Definition:Image (Relation Theory)
Definition
The definition of a relation as a subset of the Cartesian product of two sets gives a "static" sort of feel to the concept.
However, we can also consider a relation as being an operation, where you feed an element $s \in S$ (or a subset $S_1 \subseteq S$) in at one end, and you get a set of elements $T_s \subseteq T$ out of the other.
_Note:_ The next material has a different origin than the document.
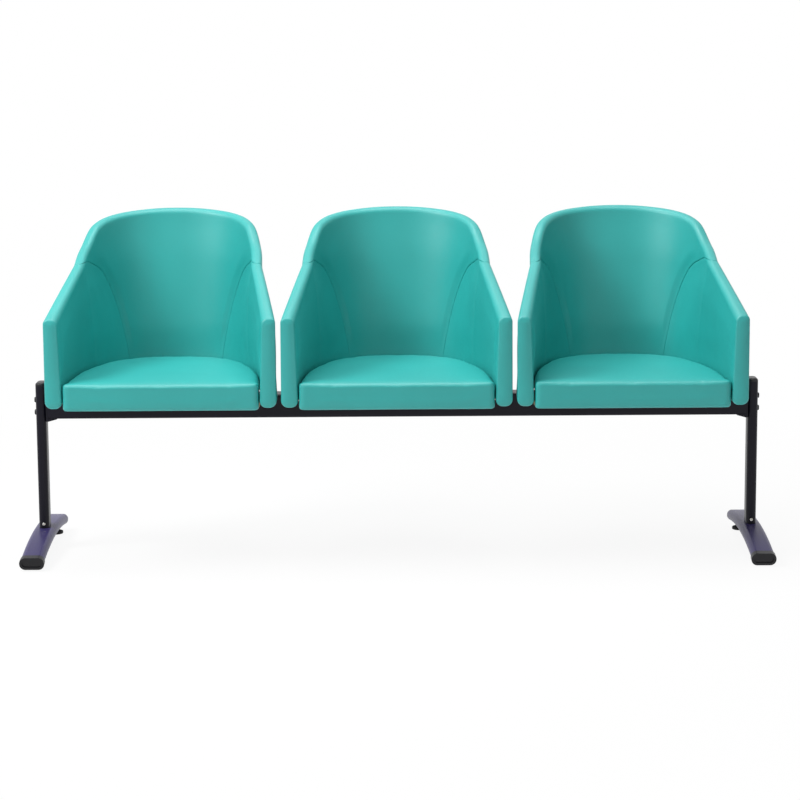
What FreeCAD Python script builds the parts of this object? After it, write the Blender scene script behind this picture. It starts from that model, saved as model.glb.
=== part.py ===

Thus we arrive at the following definition.
Relation
Image of a Relation
The image of $\RR$ is defined as:
- $\Img \RR := \RR \sqbrk S = \set {t \in T: \exists s \in S: \tuple {s, t} \in \RR}$
Image of an Element
Let $s \in S$.
The image of $s$ by (or under) $\RR$ is defined as:
- $\map \RR s := \set {t \in T: \tuple {s, t} \in \RR}$
That is, $\map \RR s$ is the set of all elements of the codomain of $\RR$ related to $s$ by $\RR$.
Image of a Subset
Let $X \subseteq S$ be a subset of $S$.
Then the image set (of $X$ by $\RR$) is defined as:
- $\RR \sqbrk X := \set {t \in T: \exists s \in X: \tuple {s, t} \in \RR}$
Mapping
Image of a Mapping
Definition 1
The image of a mapping $f: S \to T$ is the set:
- $\Img f = \set {t \in T: \exists s \in S: \map f s = t}$
That is, it is the set of values taken by $f$.
Definition 2
The image of a mapping $f: S \to T$ is the set:
- $\Img f = f \sqbrk S$
where $f \sqbrk S$ is the image of $S$ under $f$.
Image of an Element
Let $s \in S$.
The image of $s$ (under $f$) is defined as:
- $\Img s = \map f s = \ds \bigcup \set {t \in T: \tuple {s, t} \in f}$
That is, $\map f s$ is the element of the codomain of $f$ related to $s$ by $f$.
Image of a Subset
Let $f: S \to T$ be a mapping.
Let $X \subseteq S$ be a subset of $S$.
The image of $X$ (under $f$) is defined and denoted as:
- $f \sqbrk X := \set {t \in T: \exists s \in X: \map f s = t}$
Also known as
Some sources refer to this as the direct image of a (usually) mapping, in order to differentiate it from an inverse image.
Rather than apply a relation $\RR$ (or mapping $f$) directly to a subset $A$, those sources prefer to define the direct image mapping of $f$ as a separate concept in its own right.
Also see
- Definition:Mapping, in which the context of an image is usually encountered.
- Definition:Domain (Relation Theory)
- Definition:Codomain (Relation Theory)
- Definition:Range of Relation
- Definition:Preimage (also known as Definition:Inverse Image)
Technical Note
The $\LaTeX$ code for \(\Img {f}\) is \Img {f} .
When the argument is a single character, it is usual to omit the braces:
\Img f